Alphonse Lavallée (1791-1873) is the founder of the École Centrale Paris, a French Grande École.

He was born in Savigné-l'Évêque (Sarthe region, France). After studying law in Paris, Lavallée became the director of various companies such as the Compagnie du chemin de fer de Paris à Orléans. He also became a businessman in the region of Nantes, working for ten years with his brother-in-law who was a shipowner of the merchant vessel Bourgault Ducoudray. After moving to Paris in 1827 where he moved with his wife and his one-year-old daughter, Amazilli, Lavallée became a shareholder of the Le Globe, a liberal opposition newspaper with Saint-Simonian roots.

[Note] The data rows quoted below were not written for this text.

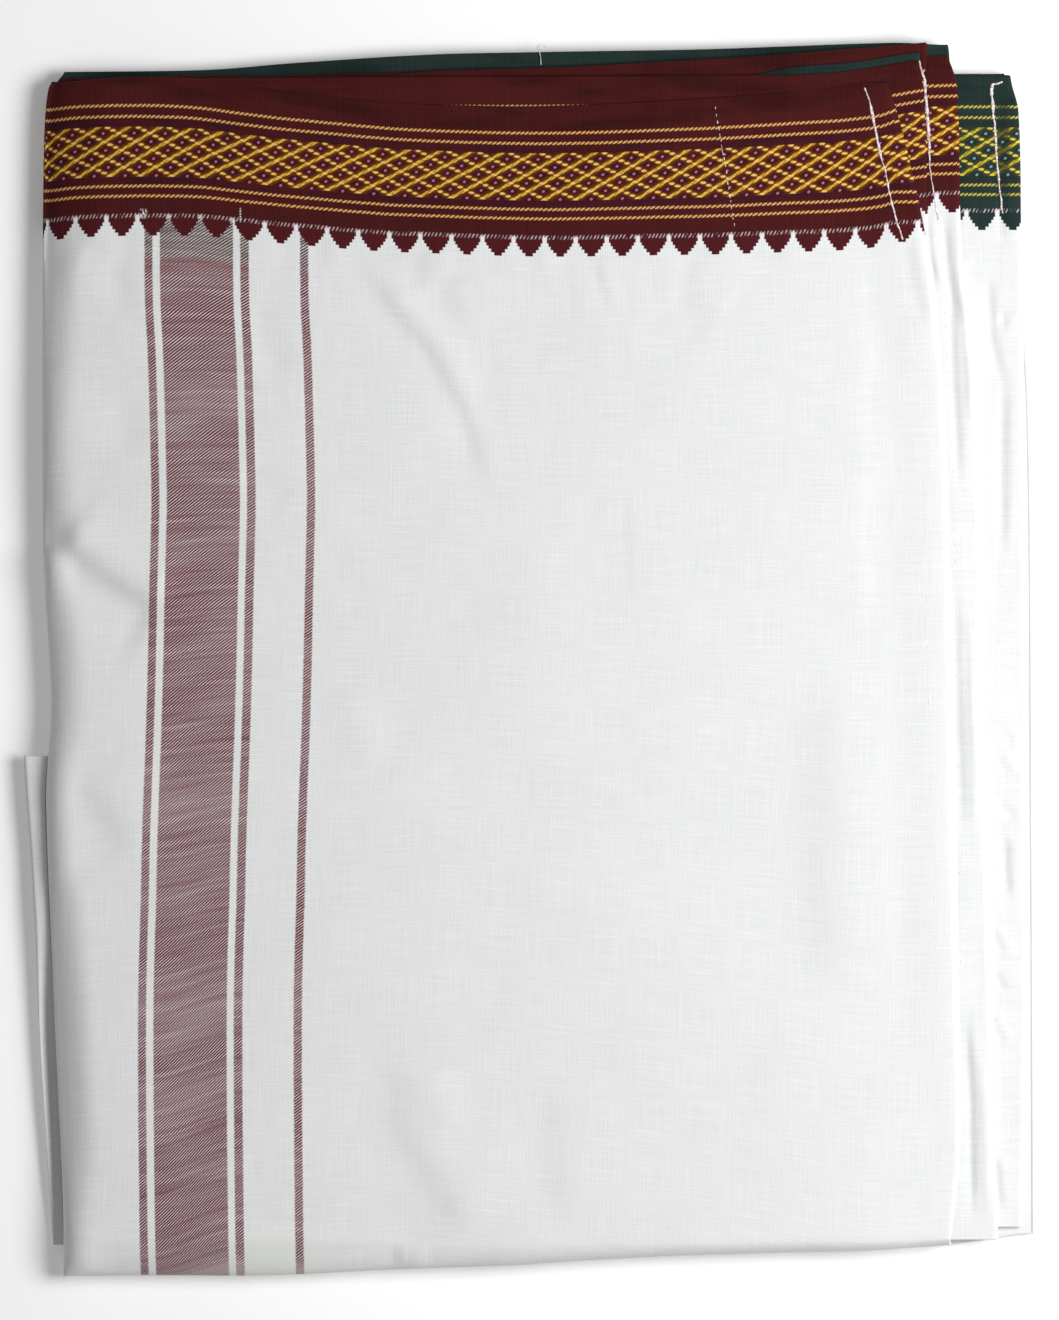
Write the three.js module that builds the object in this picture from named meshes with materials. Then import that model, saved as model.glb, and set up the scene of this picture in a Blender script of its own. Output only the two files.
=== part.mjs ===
// A folded gamcha: a long hand-woven cotton cloth, maroon along one selvedge and green along
// the other. It is doubled across its width, so that the fold lies at -Y and both selvedges
// at +Y, then folded into panels along its length, and lies flat. The folds at +X are stepped.
// Millimetres, +Z up, standing on z = 0 with the origin under the middle of its box.
import * as THREE from "three";

// ---- Driving dimensions ----
const WALL = 1.0; // one stretch of cloth
const GAP = 0.3; // air between stretches and at seams
const PITCH = WALL + GAP;
const FRONT_TOP = 13.4; // height of the front face
const FRONT_LIP = 6.4; // where the front stretch's rolled edges end
const BACK_LIP = 3.0; // where the back stretch's rolled edges end
const LEFT_ROLL = 9; // width of the front's rolled left edge
const BACK_ROLL = 4; // width of the back's rolled edges
const RIGHT_ROLL = { width: 2, drop: 1.1 }; // the front's flat right-hand fold
const NOSE = { width: 1.2, drop: 0.98 }; // the rounded end of a flat stretch
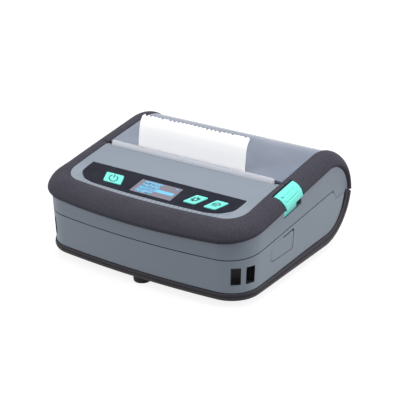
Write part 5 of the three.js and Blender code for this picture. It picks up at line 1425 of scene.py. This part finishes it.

Two years later, Lavallée decided to create a new school of engineering for the emerging industrial sector in France, at a time when all the leading institutions were essentially training engineers for public administration. He founded in 1829 the prominent École centrale des arts et manufactures in Paris, also known as the École Centrale Paris, with the help of three scientists: the chemist Jean-Baptiste Dumas, the physicist Jean Claude Eugène Péclet and the mathematician Théodore Olivier. Lavallée provided most of the funds with his private capital to establish the school and became its first president (directeur). The first location of the school was the Hôtel de Juigné building in the Marais district, which has now become the Musée Picasso.

His son, Pierre Alphonse Martin Lavallée (1836–1884), created an arboretum in the park of the Château de Segrez in Saint-Sulpice-de-Favières (Essonne), which was one of the biggest in Europe at the time.

He died in Paris on 15 May 1873 at the age of 75, and is buried in the Père Lachaise Cemetery.